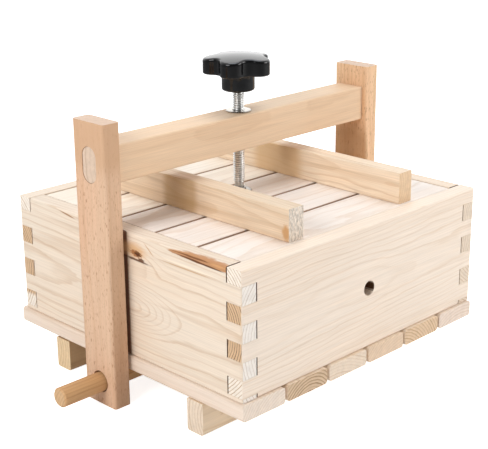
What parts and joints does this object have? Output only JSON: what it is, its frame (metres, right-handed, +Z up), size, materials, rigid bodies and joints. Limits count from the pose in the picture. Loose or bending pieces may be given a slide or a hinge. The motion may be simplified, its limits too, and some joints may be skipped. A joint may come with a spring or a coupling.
{
  "type": "cheese press",
  "caption": "Wooden cheese press: finger-jointed box on a slatted base, slatted lid pushed down by a star-knob screw in a crossbar yoke held by a loose dowel.",
  "frame": {"origin": "centre of the overall box at table height, under the box's middle", "axes": "+X along the crossbar and dowel, +Y from the drain-hole wall to the back wall, +Z up"},
  "size_m": [0.416, 0.282, 0.2698],
  "materials": {
    "pine_box": "planed, unfinished pine or spruce",
    "pine_lid": "planed, unfinished pine",
    "tan_softwood": "planed, darker softwood",
    "beech": "planed beech with short flecks",
    "honey_dowel": "smooth hardwood rod",
    "zinc_plated_steel": "bright zinc plate",
    "fastener_steel": "zinc-plated fastener",
    "black_plastic": "glossy moulded plastic"
  },
  "bodies": {
    "base_and_yoke": {"base_slat_1": "pine_box", "base_slat_2": "pine_box", "base_slat_3": "pine_box", "base_slat_4": "pine_box", "base_slat_5": "pine_box", "base_slat_6": "pine_box", "front_foot": "tan_softwood", "back_foot": "tan_softwood", "base_nail_front_1": "fastener_steel", "base_nail_front_2": "fastener_steel", "base_nail_front_3": "fastener_steel", "base_nail_front_4": "fastener_steel", "base_nail_front_5": "fastener_steel", "base_nail_front_6": "fastener_steel", "base_nail_back_1": "fastener_steel", "base_nail_back_2": "fastener_steel", "base_nail_back_3": "fastener_steel", "base_nail_back_4": "fastener_steel", "base_nail_back_5": "fastener_steel", "base_nail_back_6": "fastener_steel", "left_upright": "beech", "right_upright": "beech", "crossbar": "tan_softwood", "threaded_insert": "zinc_plated_steel"},
    "box": {"front_wall": "pine_box", "back_wall": "pine_box", "left_wall": "pine_box", "right_wall": "pine_box"},
    "lid": {"lid_slat_1": "pine_lid", "lid_slat_2": "pine_lid", "lid_slat_3": "pine_lid", "lid_slat_4": "pine_lid", "lid_slat_5": "pine_lid", "lid_batten_left": "tan_softwood", "lid_batten_right": "tan_softwood", "lid_screw_left_1": "fastener_steel", "lid_screw_left_2": "fastener_steel", "lid_screw_left_3": "fastener_steel", "lid_screw_left_4": "fastener_steel", "lid_screw_left_5": "fastener_steel", "lid_screw_right_1": "fastener_steel", "lid_screw_right_2": "fastener_steel", "lid_screw_right_3": "fastener_steel", "lid_screw_right_4": "fastener_steel", "lid_screw_right_5": "fastener_steel", "pressure_plate": "zinc_plated_steel", "plate_screw_1": "fastener_steel", "plate_screw_2": "fastener_steel"},
    "screw_and_knob": {"screw": "zinc_plated_steel", "knob": "black_plastic", "knob_insert": "zinc_plated_steel"},
    "dowel_pin": {"dowel": "honey_dowel"}
  },
  "joints": [
    {"name": "box_lift", "type": "slide", "parent": "base_and_yoke", "child": "box", "axis": [0, 0, 1], "range_m": [0, 0.036]},
    {"name": "press_travel", "type": "slide", "parent": "base_and_yoke", "child": "lid", "axis": [0, 0, 1], "range_m": [-0.016, 0.013]},
    {"name": "screw_turn", "type": "hinge", "parent": "lid", "child": "screw_and_knob", "pos_m": [-0.0035, 0.0065, 0.2], "axis": [0, 0, 1], "range_deg": [-2881, 2341]},
    {"name": "dowel_pull", "type": "slide", "parent": "base_and_yoke", "child": "dowel_pin", "axis": [-1, 0, 0], "range_m": [0, 0.375]}
  ],
  "couplings": [
    {"joint": "screw_turn", "follows": "press_travel", "rad_per_m": 3141.6}
  ]
}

Problem requirements - Please quote the data above in full, with no line missing.

Result -
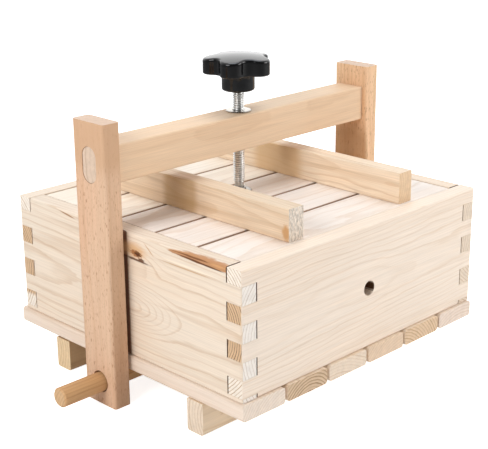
What parts and joints does this object have? Output only JSON: what it is, its frame (metres, right-handed, +Z up), size, materials, rigid bodies and joints. Limits count from the pose in the picture. Loose or bending pieces may be given a slide or a hinge. The motion may be simplified, its limits too, and some joints may be skipped. A joint may come with a spring or a coupling.
{
  "type": "cheese press",
  "caption": "Wooden cheese press: finger-jointed box on a slatted base, slatted lid pushed down by a star-knob screw in a crossbar yoke held by a loose dowel.",
  "frame": {"origin": "centre of the overall box at table height, under the box's middle", "axes": "+X along the crossbar and dowel, +Y from the drain-hole wall to the back wall, +Z up"},
  "size_m": [0.416, 0.282, 0.2698],
  "materials": {
    "pine_box": "planed, unfinished pine or spruce",
    "pine_lid": "planed, unfinished pine",
    "tan_softwood": "planed, darker softwood",
    "beech": "planed beech with short flecks",
    "honey_dowel": "smooth hardwood rod",
    "zinc_plated_steel": "bright zinc plate",
    "fastener_steel": "zinc-plated fastener",
    "black_plastic": "glossy moulded plastic"
  },
  "bodies": {
    "base_and_yoke": {"base_slat_1": "pine_box", "base_slat_2": "pine_box", "base_slat_3": "pine_box", "base_slat_4": "pine_box", "base_slat_5": "pine_box", "base_slat_6": "pine_box", "front_foot": "tan_softwood", "back_foot": "tan_softwood", "base_nail_front_1": "fastener_steel", "base_nail_front_2": "fastener_steel", "base_nail_front_3": "fastener_steel", "base_nail_front_4": "fastener_steel", "base_nail_front_5": "fastener_steel", "base_nail_front_6": "fastener_steel", "base_nail_back_1": "fastener_steel", "base_nail_back_2": "fastener_steel", "base_nail_back_3": "fastener_steel", "base_nail_back_4": "fastener_steel", "base_nail_back_5": "fastener_steel", "base_nail_back_6": "fastener_steel", "left_upright": "beech", "right_upright": "beech", "crossbar": "tan_softwood", "threaded_insert": "zinc_plated_steel"},
    "box": {"front_wall": "pine_box", "back_wall": "pine_box", "left_wall": "pine_box", "right_wall": "pine_box"},
    "lid": {"lid_slat_1": "pine_lid", "lid_slat_2": "pine_lid", "lid_slat_3": "pine_lid", "lid_slat_4": "pine_lid", "lid_slat_5": "pine_lid", "lid_batten_left": "tan_softwood", "lid_batten_right": "tan_softwood", "lid_screw_left_1": "fastener_steel", "lid_screw_left_2": "fastener_steel", "lid_screw_left_3": "fastener_steel", "lid_screw_left_4": "fastener_steel", "lid_screw_left_5": "fastener_steel", "lid_screw_right_1": "fastener_steel", "lid_screw_right_2": "fastener_steel", "lid_screw_right_3": "fastener_steel", "lid_screw_right_4": "fastener_steel", "lid_screw_right_5": "fastener_steel", "pressure_plate": "zinc_plated_steel", "plate_screw_1": "fastener_steel", "plate_screw_2": "fastener_steel"},
    "screw_and_knob": {"screw": "zinc_plated_steel", "knob": "black_plastic", "knob_insert": "zinc_plated_steel"},
    "dowel_pin": {"dowel": "honey_dowel"}
  },
  "joints": [
    {"name": "box_lift", "type": "slide", "parent": "base_and_yoke", "child": "box", "axis": [0, 0, 1], "range_m": [0, 0.036]},
    {"name": "press_travel", "type": "slide", "parent": "base_and_yoke", "child": "lid", "axis": [0, 0, 1], "range_m": [-0.016, 0.013]},
    {"name": "screw_turn", "type": "hinge", "parent": "lid", "child": "screw_and_knob", "pos_m": [-0.0035, 0.0065, 0.2], "axis": [0, 0, 1], "range_deg": [-2881, 2341]},
    {"name": "dowel_pull", "type": "slide", "parent": "base_and_yoke", "child": "dowel_pin", "axis": [-1, 0, 0], "range_m": [0, 0.375]}
  ],
  "couplings": [
    {"joint": "screw_turn", "follows": "press_travel", "rad_per_m": 3141.6}
  ]
}